How to determine whether a PDF page contains text or is purely picture, using Java?
I searched through many forums and websites, but I can not find an answer yet .
Is it possible to extract text from PDF, to know if the page is in the format picture or text?
PdfReader reader = new PdfReader(INPUTFILE);
PrintWriter out = new PrintWriter(new FileOutputStream(OUTPUTFILE));
for (int i = 1; i <= reader.getNumberOfPages(); i++) {
// here I want to test the structure of the page !!!! if it's possible
out.println(PdfTextExtractor.getTextFromPage(reader, i));
}
There is no water-proof way to do what you want.
Text can appear in different ways inside a PDF file. For instance: one can draw all the glyphs using graphics state operators instead of using text state. (I'm sorry if this sounds like Chinese to you, but I can assure you it's proper PDF language.)
If an ad hoc solution that covers the most common situations and misses an exotic PDF once in a while is OK for you, then you already have a good first workaround.
In your code, you loop over all the pages, and you ask iText if there's any text on the page. That's already a good indication.
Internally, your code is using the RenderListener
interface. iText parses the content of a page and triggers methods in a specific RenderListener
implementation. This is an implementation of a custom implementation: MyTextRenderListener. This custom implementation is used in the ParsingHelloWorld example.
There's also a renderImage()
method (see for instance MyImageListener).
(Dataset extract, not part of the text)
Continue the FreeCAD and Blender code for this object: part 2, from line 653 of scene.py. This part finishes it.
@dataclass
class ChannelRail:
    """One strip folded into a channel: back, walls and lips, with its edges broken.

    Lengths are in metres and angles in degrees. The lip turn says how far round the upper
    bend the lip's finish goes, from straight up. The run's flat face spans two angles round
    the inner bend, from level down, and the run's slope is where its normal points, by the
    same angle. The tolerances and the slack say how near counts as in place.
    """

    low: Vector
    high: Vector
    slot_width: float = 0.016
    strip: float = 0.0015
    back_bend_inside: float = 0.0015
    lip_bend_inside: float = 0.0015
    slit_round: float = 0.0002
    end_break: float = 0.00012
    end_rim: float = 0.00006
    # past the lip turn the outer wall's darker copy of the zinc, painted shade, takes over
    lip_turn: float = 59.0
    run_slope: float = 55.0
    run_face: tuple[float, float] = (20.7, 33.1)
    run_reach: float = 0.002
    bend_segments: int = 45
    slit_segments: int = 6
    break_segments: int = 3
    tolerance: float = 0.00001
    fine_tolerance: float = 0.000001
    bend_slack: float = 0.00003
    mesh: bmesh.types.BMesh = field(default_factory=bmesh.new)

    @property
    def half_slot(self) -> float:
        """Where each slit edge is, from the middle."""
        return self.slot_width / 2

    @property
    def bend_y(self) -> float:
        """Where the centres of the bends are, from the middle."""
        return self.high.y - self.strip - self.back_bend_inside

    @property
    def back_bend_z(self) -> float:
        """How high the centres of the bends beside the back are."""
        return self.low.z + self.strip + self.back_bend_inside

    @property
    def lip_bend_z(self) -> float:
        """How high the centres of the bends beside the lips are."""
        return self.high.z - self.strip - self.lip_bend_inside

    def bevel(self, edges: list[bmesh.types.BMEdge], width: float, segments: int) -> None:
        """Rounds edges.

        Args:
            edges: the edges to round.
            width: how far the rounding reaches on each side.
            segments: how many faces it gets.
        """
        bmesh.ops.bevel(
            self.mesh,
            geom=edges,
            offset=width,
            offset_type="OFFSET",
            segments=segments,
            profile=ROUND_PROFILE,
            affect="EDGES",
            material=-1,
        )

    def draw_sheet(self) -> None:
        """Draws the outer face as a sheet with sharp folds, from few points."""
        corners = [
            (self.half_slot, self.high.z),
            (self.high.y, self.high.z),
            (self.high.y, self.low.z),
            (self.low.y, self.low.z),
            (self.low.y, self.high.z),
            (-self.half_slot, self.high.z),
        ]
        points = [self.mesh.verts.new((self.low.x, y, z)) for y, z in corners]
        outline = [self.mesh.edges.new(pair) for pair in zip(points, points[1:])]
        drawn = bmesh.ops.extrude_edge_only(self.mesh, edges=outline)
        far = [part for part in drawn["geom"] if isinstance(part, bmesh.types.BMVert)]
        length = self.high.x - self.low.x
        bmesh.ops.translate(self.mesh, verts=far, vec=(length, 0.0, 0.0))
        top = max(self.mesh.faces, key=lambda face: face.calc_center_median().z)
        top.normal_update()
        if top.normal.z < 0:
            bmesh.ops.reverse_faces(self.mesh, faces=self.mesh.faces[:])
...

If this method is triggered, you're 100% sure that there's also an Image in the page, and you can use the ImageRenderInfo
object to obtain the position, width and the height of the image (that is: if you know how to interpret the Matrix
returned by the getImageCTM()
method).
Using all these elements, you can already get a long way to achieving what you need, but be aware that there will always be exotic PDFs that will escape all your checks.